== To do ==
Could you give the data below again, exactly and completely?

== Provided data ==
·····
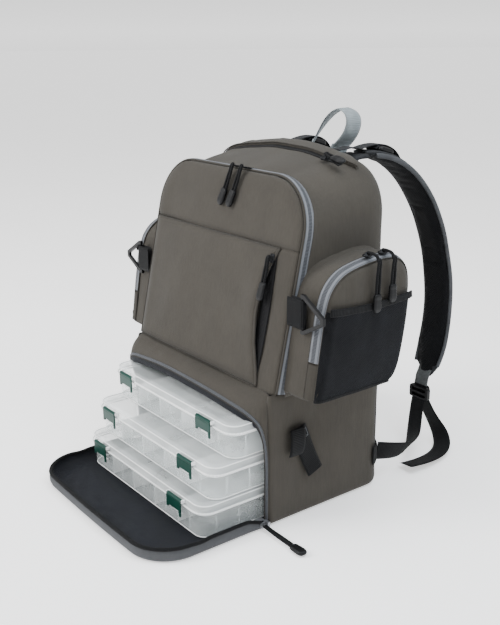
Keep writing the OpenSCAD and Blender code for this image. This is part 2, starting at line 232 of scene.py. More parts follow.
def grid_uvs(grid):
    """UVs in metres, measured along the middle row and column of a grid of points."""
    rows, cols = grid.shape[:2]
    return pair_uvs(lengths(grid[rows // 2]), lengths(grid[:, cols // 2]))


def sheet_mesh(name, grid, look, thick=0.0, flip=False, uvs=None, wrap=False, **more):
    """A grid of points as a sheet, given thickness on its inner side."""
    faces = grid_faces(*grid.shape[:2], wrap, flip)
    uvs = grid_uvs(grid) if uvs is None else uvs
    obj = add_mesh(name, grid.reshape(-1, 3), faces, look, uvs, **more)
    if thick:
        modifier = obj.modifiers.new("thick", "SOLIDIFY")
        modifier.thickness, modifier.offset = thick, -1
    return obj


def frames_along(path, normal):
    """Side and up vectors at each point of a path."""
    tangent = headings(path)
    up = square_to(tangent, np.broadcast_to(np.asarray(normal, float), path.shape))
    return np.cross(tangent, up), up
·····
== Worked answer ==
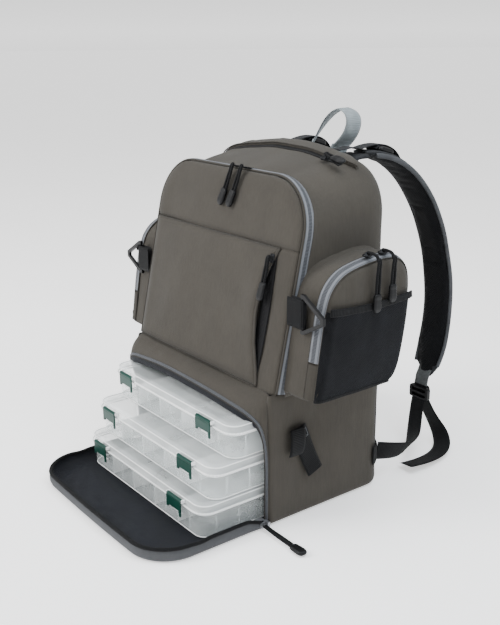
Keep writing the OpenSCAD and Blender code for this image. This is part 2, starting at line 232 of scene.py. More parts follow.
def grid_uvs(grid):
    """UVs in metres, measured along the middle row and column of a grid of points."""
    rows, cols = grid.shape[:2]
    return pair_uvs(lengths(grid[rows // 2]), lengths(grid[:, cols // 2]))


def sheet_mesh(name, grid, look, thick=0.0, flip=False, uvs=None, wrap=False, **more):
    """A grid of points as a sheet, given thickness on its inner side."""
    faces = grid_faces(*grid.shape[:2], wrap, flip)
    uvs = grid_uvs(grid) if uvs is None else uvs
    obj = add_mesh(name, grid.reshape(-1, 3), faces, look, uvs, **more)
    if thick:
        modifier = obj.modifiers.new("thick", "SOLIDIFY")
        modifier.thickness, modifier.offset = thick, -1
    return obj


def frames_along(path, normal):
    """Side and up vectors at each point of a path."""
    tangent = headings(path)
    up = square_to(tangent, np.broadcast_to(np.asarray(normal, float), path.shape))
    return np.cross(tangent, up), up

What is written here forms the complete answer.